In September 2017 the Company confirmed that preliminary testing of drill samples confirmed thick intervals of pozzolan and perlite-pozzolan previously reported from visual observation of drill samples, along with commercial qualities for the perlite and pozzolan. Preliminary trench results showed extensions of the Main Zone towards the Northeast Zone. Following positive meetings with potential customers in the USA, cooperative test programmes are planned.

In October 2017 it was announced that additional pozzolan Strength Against Index (“SAI”) test results had been received for drill and trench samples:

  • 28 day SAI results for all Tuff Zone drill samples showed increased strengths from the previously reported 7 day results, consistent with the performance of high quality natural pozzolan.
  • 7 day SAI results for all Main Zone drill samples exceeded the 28 day strength requirements of ASTM C618 after only 7 days curing. 28 day strengths, available for the majority of samples, were also positive.
  • Four surface samples from the Northeast Zone returned 7 and 28 day SAI results consistent with high quality natural pozzolan.
  • 7 day SAI results were completed for all trenches but one. All samples tested exceeded the 28 day strength requirements of ASTM C618 at 7 days. Where available, 28 day results were also positive.

It was also confirmed that Perlite expansion testing results were available for all drill samples from the Main Zone perlite/pozzolan deposit. The results supported those previously reported for a smaller number of duplicate samples. Application-specific expansion testing was also confirmed as underway.

Concept Study – Summary

The CS Project offers the opportunity to develop production of two separate industrial commodities in the same project area.

Work to date has identified a potentially large deposit of perlite, an industrial mineral which expands on heating to a lightweight material with multiple industrial uses. Expansion tests indicate a high quality perlite. Testing of this same material shows it also has potential as a high quality natural pozzolan for use as a “green” replacement for cement. The project also contains a separate, large area of non-perlitic pozzolan where initial testing results are also favourable.

A quality natural pozzolan competes with Class F coal-fired power plant fly ash. Established natural pozzolan producers in the western US are enjoying rapidly increased sales volumes in cement and concrete markets as traditional supplies of fly ash shrink in line with the continuing closure of coal fired power plants across the USA. Since 2010, 248 power plants or just under 50% of all coal fired power stations in the US have announced a scheduled retirement plan. Many of these 248 plants are deciding to close their doors early, primarily because they cannot compete or remain competitive with gas-fired power production. The supply of fly ash to the western US is already precarious and predicted to become critical in the coming years opening up an already expanding market for natural pozzolan.

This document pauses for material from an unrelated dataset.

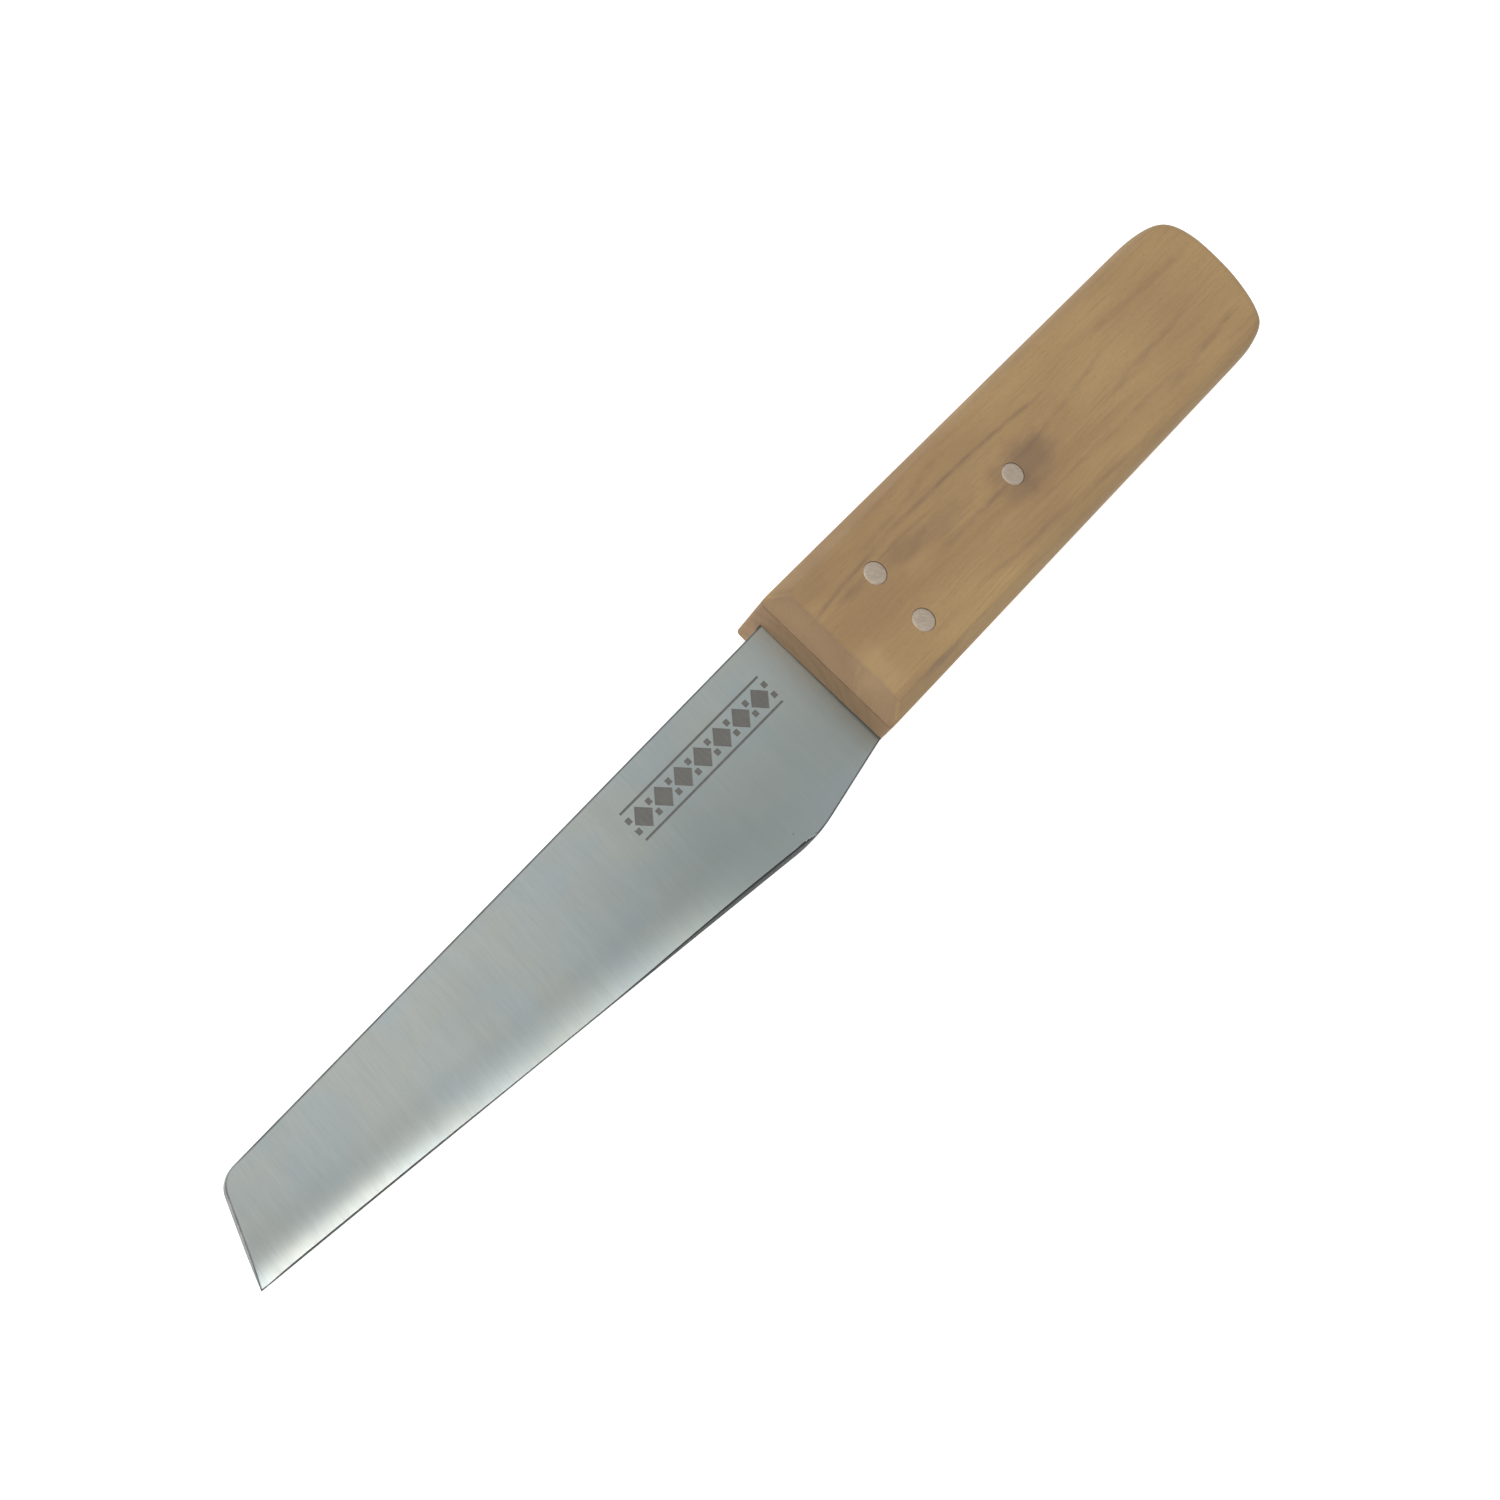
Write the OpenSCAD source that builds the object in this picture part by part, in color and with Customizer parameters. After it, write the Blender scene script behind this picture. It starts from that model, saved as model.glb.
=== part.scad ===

For now logistics will be an important factor in the development of a pozzolan-perlite project at the CS Deposit as the project is some distance (160 miles) from rail infrastructure but close to a sealed highway. The project will rely on truck transport with transport costs a large component of the estimated delivered price of CS natural pozzolan and perlite. Potential markets are within reach in Nevada and the populous state of California. Specific market opportunities have been identified for both pozzolan and perlite and the current perlite industry structure suggests that there is room for cooperation with perlite expanding companies looking to integrate with mining operations.

Low-cost market entry strategies have been identified for production of both perlite and pozzolan using a common production plant enabling flexible outputs to meet the market. It is envisaged that, initially at least, the plant will comprise simple crushing and screening sections with raw crushed pozzolan sold to cement producers for intergrinding with cement clinker and crushed raw perlite screened to specific size fractions for sale to perlite expanding companies.

An order-of-magnitude estimate of capital and operating costs for this start-up production plan and simple cash flow analysis suggests the potential for a profitable project based on the broad assumptions made. In future there is potential to grow with the markets and to make step changes in the value of the business through downstream processing.

A preliminary permitting study suggests that the project could be permitted with an Environmental Assessment (EA) rather than a lengthier Environmental Impact Statement (EIS). The time period from submission of a completed Plan of Operations to the receipt of all regulatory permits and consents is estimated at 9 months.